A consequence of this subjectivity is that we have each “our own literary canon, held together by our preferences” (242). This is, in principle, also how audiovisual consumption works, but the difference is that the image, with its external material existence, is less open to interpretation than literature. If, suppose, I teach Stanley Kubrick’s 2001: A Space Odyssey (1968) and select an image of the famous monolith for discussion, this cannot begin with discrepancies about the colour and shape of the object because these qualities are fixed. Of course, we can endlessly debate what the monolith stands for in the context of the film, an indistinctness is one of the key elements in the general critical reception of this film. If, in contrast, we read the passage in which Pip first sees Miss Havisham in Great Expectations, each student (and the teacher!) will come up with a different personal image, suggested by previous readings, having seen any adaptations and their experience of eccentric middle-aged women. The readers less willing to engage with Dickens’s imaginative demands page after page will not enjoy his novel; those of us who find his creative indistinctness enjoyable, just love it.

            Prof. Carey’s indistinctness is not limited to description, a vast field today awfully neglected by authors and readers, but to anything transmitted by writing. What he misses, even though he is not at all a literary snob, is that literary writing can fail to engage the readers’ imagination while less ambitious writing can do the trick. In fact, if you consider his argumentation, we should celebrate philosophical prose as the highest literary genre, above poetry, for it is the one most obviously designed to awaken and sharpen our minds.

            This leads me to wonder, and to ask my fellow readers, what makes us quit a book, which is the most negative kind of judgement beyond the one-star review. I’ve noticed that I don’t tell myself “I don’t like it” but “I’m getting nothing out of this book” and “I’m not investing more time and energy on this author.” I expect to get pleasure and enrichment out of a book, of any kind, and if I find myself counting the pages left to finish it, I already know that my reading is not working. I’m quite capable of plodding along to the last page if I need to teach the book or write about it, but as a rule I stop reading even after the 50% mark if a book is doing nothing for me. Perhaps the right criteria to judge a book is not the one to five-star review of its content but something along the lines of: 1) I did not finish the book, 2) I finished it but only by making a huge effort, 3) it was not a huge effort to read but I did not get much out of it, 4) I generally loved reading it, and 5) that book was absolutely worth my time and my creative engagement. Any opinions about the content rather than the experience are bound to be debatable.

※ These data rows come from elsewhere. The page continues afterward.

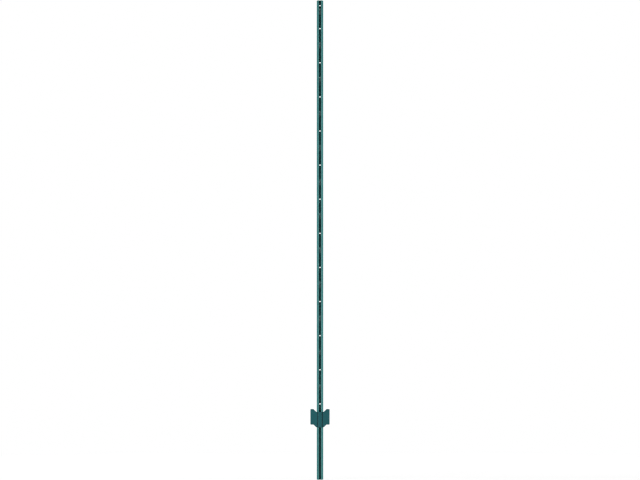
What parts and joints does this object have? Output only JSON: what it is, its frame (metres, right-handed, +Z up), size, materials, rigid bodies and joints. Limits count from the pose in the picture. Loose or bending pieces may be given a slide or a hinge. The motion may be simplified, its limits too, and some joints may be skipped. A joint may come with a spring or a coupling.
{
  "type": "u-channel fence post",
  "caption": "Tall steel fence post: a U-shaped channel with flanges, round holes and punched lugs down its web, and a winged anchor plate near the foot.",
  "frame": {"origin": "at the foot, in the middle of the width, on the plane of the flanges' front faces", "axes": "+Z up along the post, +Y from the open side through the web to the fence side, +X across the width"},
  "size_m": [0.0856, 0.0265, 2.1336],
  "materials": {
    "channel_powder_coat": "dark teal-green powder coat, satin, new and clean",
    "plate_powder_coat": "dark teal powder coat, satin, new and clean"
  },
  "bodies": {
    "root": {"post_channel": "channel_powder_coat", "anchor_plate": "plate_powder_coat"}
  },
  "joints": []
}
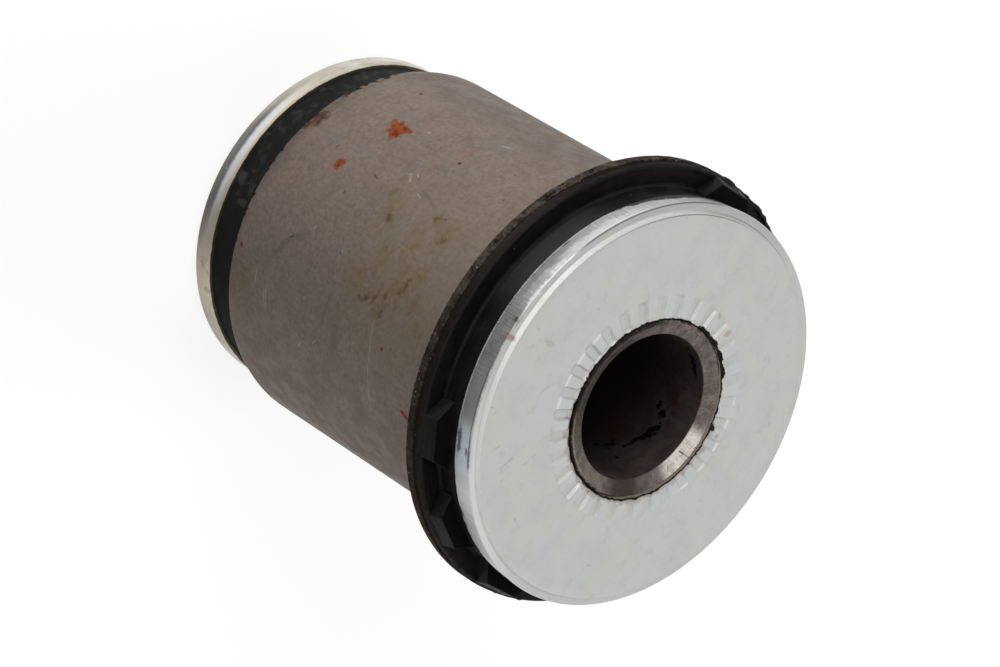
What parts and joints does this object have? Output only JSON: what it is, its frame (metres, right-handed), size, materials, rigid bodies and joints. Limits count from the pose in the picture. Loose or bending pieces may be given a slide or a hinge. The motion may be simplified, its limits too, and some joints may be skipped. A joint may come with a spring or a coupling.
{
  "type": "rubber metal bush",
  "caption": "Suspension-arm bush: rubber bonded between a steel inner tube and a collared outer sleeve, with a zinc-plated washer on each end and serrations on the large one.",
  "frame": {"origin": "centre of the rear (small) washer's outer face, on the axis, where the bush stands", "axes": "+Z along the axis, from the rear washer to the front (large, serrated) washer; the lugs are in two groups, centred at 333.4 and 153.4 degrees from +X towards +Y"},
  "size_m": [0.0554, 0.0554, 0.0604],
  "materials": {
    "turned_steel": "turned, dull, dirty",
    "phosphated_steel": "matt grey-brown phosphate with rust spots",
    "black_rubber": "semi-matt moulded",
    "bright_zinc": "pale zinc plating, satin",
    "yellowed_zinc": "slightly yellowed zinc plating"
  },
  "bodies": {
    "root": {"inner_tube": "turned_steel", "outer_sleeve": "phosphated_steel", "rubber_body": "black_rubber", "front_washer": "bright_zinc", "rear_washer": "yellowed_zinc"}
  },
  "joints": []
}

            I asked the person who recommended Collen Hoover to my mother why she had enjoyed that author and the reply was that she is easy to read. No comments on the content of her novels, which are romance. My mother reads for entertainment and there is no need for her to read texts that are too taxing, yet following what she reads (best-selling fiction by national and foreign authors) I find that, in general, avid readers like her are lowering their standards because the market is providing them with low-standard fiction, and not because they demand easier texts to read. Again, I’m not speaking here of content —after all, Jane Austen wrote romance and she is universally venerated as a literary icon. I speak of Prof. Carey’s indistinctness. That this is a problem beyond genre or plot can be seen in my own increasing difficulties to read science fiction, which I have always loved precisely because it challenges me to view the universe from different angles and forces me to imagine all the time. The SF I am trying but failing to read these days no longer does that; it has become clichéd in its prose, its plots and its worldbuilding.

            If I don’t feel the author is working hard, I disengage. To compensate, publishers who know their books are not to strong, increase the hype around them hoping for an effect similar to cinema’s first weekend. Yet, after a year at most many new novels have lost their sheen. The more accomplished perdure, whether they are Suzanne Collins’s The Hunger Games trilogy or anything by Paul Auster. But who wants to read the Twilight saga today? And look at the Man Booker prize list, and see how many of the winners and finalists since 2000 you can recognize. I do agree that eating fast food now and then is convenient and that a diet based exclusively on gourmet dishes is too rich, but I have the feeling that fast-food literature is growing, that the gourmet version is disappointing (and as ridiculously overhyped as high cuisine) and that the well-cooked fared that used to be so fulfilling is losing its flavour. Alternatively, this is just the classic problem of aging readers who find it more and more difficult to get their synapses stimulated (or their stomach filled with wholesome food).

            If I have made myself clear, and understood Prof. Carey correctly, the better kind if literature has something missing that the reader needs to supply using their creative imagination, whereas the worst type is missing nothing and so the reader has nothing to contribute and enjoy. This is the opposite of what we have been assuming: that the better literature is richer and loaded with gifts, and the worst empty. Prof. Carey fails to be fully convincing in his argumentation because he thinks that only canonical writers are capable of producing the challenging indistinctness he loves as a reader. Yet, being less exquisite in my tastes, I can very well say that many other texts are capable of tickling my readerly bones. The problem comes when you limit yourself to just one type of the less challenging kind of text and cannot see beyond that, or when you refuse to exercise your imagination by reading. How sad!

            I’ll stop here, for I have on the table a very appealing novel that wants to play with my imagination and I just can’t resist its call.